African American History

School Desegregation

Massive Resistance

Cold War Civil Rights

East Texas History

Professor Littlejohn

 

Jeffrey L. Littlejohn serves as Professor of History at Sam Houston State University (SHSU). A native of Dallas, Texas, he completed his undergraduate degree at Belmont University in Nashville, Tennessee, and his MA and PhD at the University of Arkansas.

 

He is the co-author or co-editor of three books: Elusive Equality: Desegregation and Resegregation in Norfolk's Public Schools (University of Virginia Press, 2012); The Enemy Within Never Did Without: German and Japanese Prisoners of War at Camp Huntsville, Texas, 1942-1945 (Texas Review Press, 2015); and The Seedtime, the Work and the Harvest: New Perspectives on the Black Freedom Struggle in America (University of Florida Press, 2018).

 

Littlejohn has published numerous articles with his co-author Charles H. Ford, including: “The Cabiness Family Lynching: Race, War, and Memory in Walker County, Texas” (Southwestern Historical Quarterly); “Booker T. Washington High School: History, Identity, and Educational Equality in Norfolk, Virginia” (Virginia Magazine of History and Biography); and, “Arthur D. Morse, School Desegregation, and the Making of CBS News, 1951-1964” (American Journalism).

 

Littlejohn is also an active digital/public historian.

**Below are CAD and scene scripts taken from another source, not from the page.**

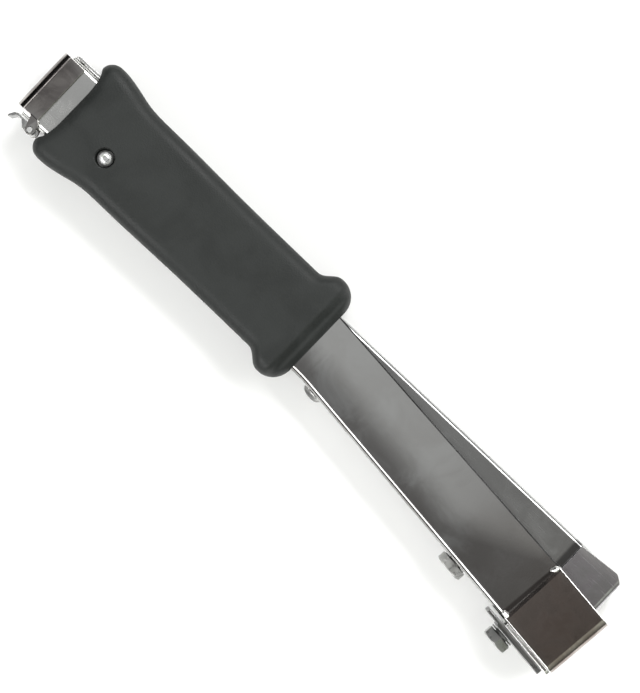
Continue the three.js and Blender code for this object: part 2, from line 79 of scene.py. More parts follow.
def studio():
    scene = bpy.context.scene
    scene.view_settings.view_transform = "Standard"

    bench = bpy.data.meshes.new("bench_sheet")
    reach, below_tool = 1.6, 0.0004
    bench.from_pydata(
        [(-reach, -reach, 0), (reach, -reach, 0), (reach, reach, 0), (-reach, reach, 0)],
        [], [(0, 1, 2, 3)],
    )
    sheet = bpy.data.objects.new("bench_sheet", bench)
    sheet.location.z = -below_tool
    scene.collection.objects.link(sheet)
    paper = bpy.data.materials.new("bench_paper")
    paper.use_nodes = True
    shader = paper.node_tree.nodes["Principled BSDF"]
    shader.inputs["Base Color"].default_value = (0.93, 0.93, 0.925, 1)
    shader.inputs["Roughness"].default_value = 0.9
    bench.materials.append(paper)

    world = bpy.data.worlds.new("studio")
    scene.world = world
    world.use_nodes = True
    tree = world.node_tree
    direction = tree.nodes.new("ShaderNodeTexCoord")
    split = tree.nodes.new("ShaderNodeSeparateXYZ")
    tree.links.new(direction.outputs["Generated"], split.inputs[0])
    height = tree.nodes.new("ShaderNodeValToRGB")
    stops = height.color_ramp.elements
    stops[0].position, stops[0].color = 0.0, (0.05, 0.05, 0.05, 1)
    stops[1].position, stops[1].color = 1.0, (0.41, 0.415, 0.415, 1)
    for place, colour in ((0.35, (0.14, 0.14, 0.14, 1)), (0.9, (0.35, 0.35, 0.35, 1))):
        stops.new(place).color = colour
    tree.links.new(split.outputs["Z"], height.inputs["Fac"])
    # Both ends of the room are dark, and the end that the head points to is brown.
    end = tree.nodes.new("ShaderNodeMapRange")
    end.inputs["From Min"].default_value = -1.0
    tree.links.new(split.outputs["X"], end.inputs["Value"])
    ends = tree.nodes.new("ShaderNodeValToRGB")
    stops = ends.color_ramp.elements
    stops[0].position, stops[0].color = 0.36, (0.03, 0.03, 0.03, 1)
    stops[1].position, stops[1].color = 0.68, (0.95, 1.0, 0.88, 1)
    for place, colour in (
        (0.42, (0.5, 0.5, 0.5, 1)),
        (0.538, (0.5, 0.5, 0.5, 1)),
        (0.549, (0.075, 0.055, 0.045, 1)),
        (0.60, (0.09, 0.067, 0.055, 1)),
    ):
        stops.new(place).color = colour
    tree.links.new(end.outputs["Result"], ends.inputs["Fac"])
    room = tree.nodes.new("ShaderNodeMix")
    room.data_type = "RGBA"
    room.blend_type = "MULTIPLY"
    room.inputs["Factor"].default_value = 1.0
    first, second = [socket for socket in room.inputs if socket.type == "RGBA"]
    tree.links.new(height.outputs["Color"], first)
    tree.links.new(ends.outputs["Color"], second)
    lit = [socket for socket in room.outputs if socket.type == "RGBA"][0]
    tree.links.new(lit, tree.nodes["Background"].inputs["Color"])
    tree.nodes["Background"].inputs["Strength"].default_value = 2.0

    for name, place, size, power in (
        ("long_box_key", (0.05, 0.8, 0.95), (1.5, 0.6), 21.0),
        ("long_box_fill", (0.0, -0.85, 0.9), (1.5, 0.6), 17.0),
        ("butt_strip", (-0.62, 0.0, 0.98), (0.9, 0.13), 1.0),
    ):
        lamp = bpy.data.lights.new(name, "AREA")
        lamp.shape = "RECTANGLE"
        lamp.size, lamp.size_y = size
        lamp.energy = power
        holder = bpy.data.objects.new(name, lamp)
        holder.location = place
        aim = Vector((0, 0, 0)) - Vector(place)
        holder.rotation_euler = aim.to_track_quat("-Z", "Y").to_euler()
        scene.collection.objects.link(holder)


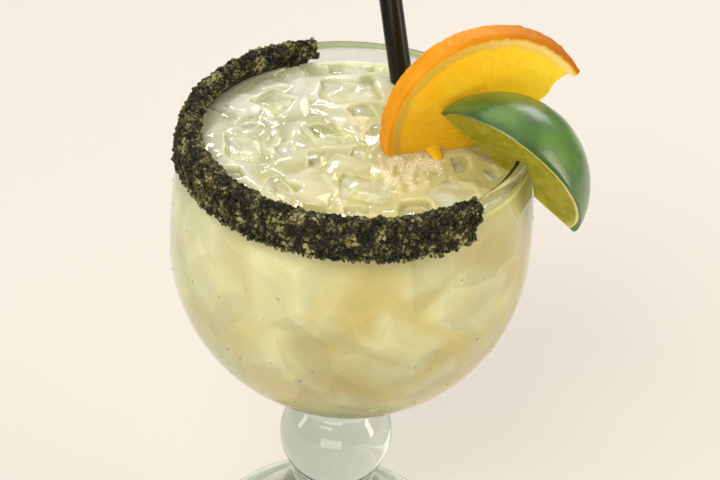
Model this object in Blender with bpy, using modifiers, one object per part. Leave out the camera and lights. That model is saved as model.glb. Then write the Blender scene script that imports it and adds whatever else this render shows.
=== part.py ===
# A margarita served in its thick goblet: cloudy drink with ice, a salted rim, a straw,
# a half wheel of orange standing in the drink and a lime wedge slit over the rim.
# Lengths are in millimetres and are turned to metres as the meshes are made.
# +Z is up, and the origin is the middle of the foot's flat underside.
import math
import random

import bmesh
import bpy
from mathutils import Matrix, Vector, noise

MM = 0.001
CLEARANCE = 0.3          # between two pieces that touch
TURN_STEPS = 40          # sides of every turned piece of the glass and the drink

# Bowl: a ball below its widest line, drawn in slightly towards the rim above it
BOWL_RADIUS = 56.0
BOWL_WIDEST_Z = 120.5
RIM_TOP_Z = 161.0
RIM_DRAWN_IN = 3.3
RIM_CURVE = 2.2
WALL = 4.5
RIM_WALL = 4.8
INNER_WIDEST_Z = 121.5

# Stem and foot
NECK_RADIUS = 12.6
NECK_Z = 62.2
KNOB_RADIUS = 18.2
KNOB_Z = 44.2
STEM_RADIUS = 13.6
STEM_Z = 28.0
FLARE_DEPTH = 19.5
FLARE_SPREAD = 0.17
FOOT_RADIUS = 38.4
FOOT_EDGE_HEIGHT = 3.2
FOOT_RIDGES = 3
RIDGE_HEIGHT = 0.45

# Drink and the ice that breaks its surface
DRINK_TOP_Z = 154.0
ICE_EDGE_ROUNDING = 3.2
# name, middle (x, y), sides, turn about Z and tilts about X and Y in degrees, top
ICE_BLOCKS = [
    ("ice_back", (-3.5, 32.0), (23, 18, 19), (8, 9, -4), 156.0),
    ("ice_back_left", (-27.0, 21.5), (18, 20, 18), (-38, -5, 8), 155.9),
    ("ice_left", (-34.5, -5.5), (18, 21, 18), (9, 5, 8), 155.8),
    ("ice_middle", (-9.5, 6.0), (19, 19, 18), (24, -9, 6), 155.9),
    ("ice_front_left", (-21.5, -27.0), (20, 18, 19), (-36, 8, 5), 155.9),
    ("ice_front", (3.0, -23.0), (22, 20, 18), (-14, 9, -6), 155.7),
    ("ice_front_right", (29.0, -22.5), (19, 19, 18), (-38, -6, -8), 156.0),
    ("ice_back_right", (27.0, 27.0), (18, 17, 17), (45, 6, 5), 155.9),
]

# Salt crust: a ring that is broken between its two ends, counter-clockwise from the back
SALT_START = 108.0
SALT_END = 316.0
SALT_STEP = 3.0
SALT_INSIDE_Z = 156.8
SALT_OUTSIDE_Z = 149.6
SALT_THICK_INSIDE = 1.1
SALT_THICK_TOP = 1.4
SALT_THICK_OUTSIDE = 1.6
SALT_LUMP = 0.9
SALT_LEAST = 0.35
SALT_GAP = 0.4
CRYSTAL_COUNT = 84
CRYSTAL_SIZE = (1.4, 2.1)
CRYSTAL_MARGIN = 4.0
GOLDEN_SHARE = 0.618034

# Straw
STRAW_RADIUS = 3.6
STRAW_WALL = 0.5
STRAW_LENGTH = 195.0
STRAW_AT = (10.9, 40.7, 163.0)
STRAW_LEAN = (-0.21, 0.20)     # run along X and Y for each unit of rise
STRAW_FOOT_Z = 92.0

# Orange half wheel: it stands on its cut edge's lower end, turned and tipped in its own plane
ORANGE_RADIUS = 33.4
ORANGE_THICK = 7.5
ORANGE_AT = (39.8, 7.1, 159.0)
ORANGE_TURN = 20.2
ORANGE_LEAN = 1.6
ORANGE_TIP = 34.2
ORANGE_CUT = -2.0
ORANGE_SEGMENTS = 11
FACETS_PER_SEGMENT = 4
PEEL_THICK = 3.4
PEEL_ROUNDING = 0.9
FLESH_SUNK = 0.5

# Lime wedge: its long axis points outwards and down, with the core line lowest
LIME_HALF_LENGTH = 26.2
LIME_RADIUS = 23.6
LIME_AT = (45.9, -5.6, 152.4)
LIME_TURN = -10.5
LIME_DIP = 37.5
LIME_NEAR_CUT = 36.0
LIME_FAR_CUT = -33.0
LIME_TIP = 1.7
SLIT_FOOT_Z = 135.0


def new_collection(name):
    collection = bpy.data.collections.new(name)
    bpy.context.scene.collection.children.link(collection)
    return collection


def new_material(name, colour, roughness, metallic=0.0, transmission=0.0):
    material = bpy.data.materials.new(name)
    material.use_nodes = True
    shader = material.node_tree.nodes["Principled BSDF"]
    shader.inputs["Base Color"].default_value = (*colour, 1.0)
    shader.inputs["Roughness"].default_value = roughness
    shader.inputs["Metallic"].default_value = metallic
    shader.inputs["Transmission Weight"].default_value = transmission
    return material


def add_object(name, mesh, collection, material=None):
    thing = bpy.data.objects.new(name, mesh)
    collection.objects.link(thing)
    if material:
        mesh.materials.append(material)
    return thing


def mark_as_cutter(thing):
    thing.hide_render = True
    thing.display_type = "WIRE"


def shade(thing, angle=40.0):
    thing.data.shade_smooth()
    thing.data.set_sharp_from_angle(angle=math.radians(angle))


def mesh_from_bmesh(name, shape):
    mesh = bpy.data.meshes.new(name)
    shape.to_mesh(mesh)
    shape.free()
    return mesh


def turned(name, profile, collection, material=None, closed=False, steps=TURN_STEPS):
    # The profile is a list of (radius, height) that runs down its outer side
    points = [(r * MM, 0.0, z * MM) for r, z in profile]
    edges = [(i, i + 1) for i in range(len(points) - 1)]
    if closed:
        edges.append((len(points) - 1, 0))
    mesh = bpy.data.meshes.new(name)
    mesh.from_pydata(points, edges, [])
    thing = add_object(name, mesh, collection, material)
    screw = thing.modifiers.new("Turn", "SCREW")
    screw.axis = "Z"
    screw.angle = math.tau
    screw.steps = steps
    screw.render_steps = steps
    screw.use_merge_vertices = True
    screw.merge_threshold = 0.00001
    screw.use_smooth_shade = True
    return thing


def apply_modifiers(thing):
    graph = bpy.context.evaluated_depsgraph_get()
    mesh = bpy.data.meshes.new_from_object(thing.evaluated_get(graph))
    thing.modifiers.clear()
    thing.data = mesh


def spread(start, end, count):
    return [start + (end - start) * i / count for i in range(count + 1)]


# Bowl outlines

def bowl_outer(z):
    if z < BOWL_WIDEST_Z:
        return math.sqrt(BOWL_RADIUS ** 2 - (BOWL_WIDEST_Z - z) ** 2)
    rise = (z - BOWL_WIDEST_Z) / (RIM_TOP_Z - 0.5 - BOWL_WIDEST_Z)
    return BOWL_RADIUS - RIM_DRAWN_IN * rise ** RIM_CURVE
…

His co-curricular web projects include: Lynching in Texas; East Texas History; and HistoricalMX. These websites and free mobile apps place the past at your fingertips. Designed to feature the work of students at SHSU, these sites highlight the distinctive people, places, and events that have shaped the past. Visitors to the sites may learn about various cultural and political events through an interactive, map-based interface that includes historical stories, photographs, and interviews.